Jean Briggs’ epochal book Never in Anger focused on a small band of Inuit living on the land just south of the village of Gjoa Haven, in Arctic Canada, and their complete intolerance for any expressions of anger. One day, when some outsiders acted in a disrespectful fashion toward their hosts, the Utkuhikhalik Inuit—Briggs’ friends—she briefly flashed anger at the visitors. Her sudden expression of emotion so upset the Inuit that they ostracized her for weeks afterwards.

Gjoa Haven main streetSince Briggs’ Inuit friends often went for supplies to Gjoa Haven, anyone who has been affected by the beauty of her book will notice when the community makes the news—as it did this past week. Gjoa Haven announced that construction will soon begin on a 1,500 square foot visitors’ center, to be completed by the summer of 2012.

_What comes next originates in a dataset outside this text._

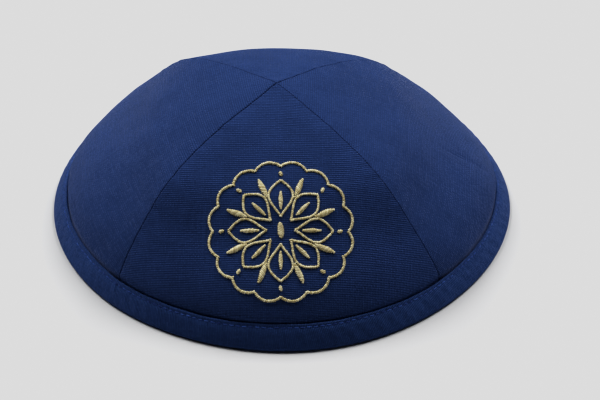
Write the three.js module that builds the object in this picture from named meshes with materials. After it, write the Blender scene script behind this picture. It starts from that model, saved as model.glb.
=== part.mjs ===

Gjoa Haven and the Kitimeot Inuit Association announced that they have awarded a contract to Arctic Canada Construction, Ltd., to design and build the new center. They expect it to showcase the crafts, arts, and culture of the Gjoa Haven region.

Ed Stewart, Gjoa Haven economic development officer, said, “the community is excited. This is something they’ve wanted for a long time and are looking forward to the benefits it will bring.” Nunavut Tunngavik, Inc., has joined Kitimeot Inuit Association in providing funding for the project. The Nunavut Territory’s Community Economic Development fund will provide long term management funding.

Gjoa Haven had only 110 people in 1961, a couple years before Briggs arrived to live on the land nearby with the Utkuhikhalik band. But as the Inuit moved permanently into settled towns over the years, the community has grown—to 1,064 in 2006. The town has a local airport, and a ship arrives annually with supplies.

It was named by the Norwegian explorer Roald Amundsen, after his ship Gjøa. In 1903, his ship became trapped by the ice in the harbor, so he and his men stayed there for two years, exploring locally and learning survival techniques from the Inuit. The knowledge he gained proved important for his successful race to the South Pole a few years later. Some present day residents of the area claim to be descendants of Amundsen or his men.

In addition to the local arts, crafts, and culture, hopefully the new visitors’ center will include a mention of Briggs’ book and its importance to the study of peaceful societies—and the visit of Amundsen and his men.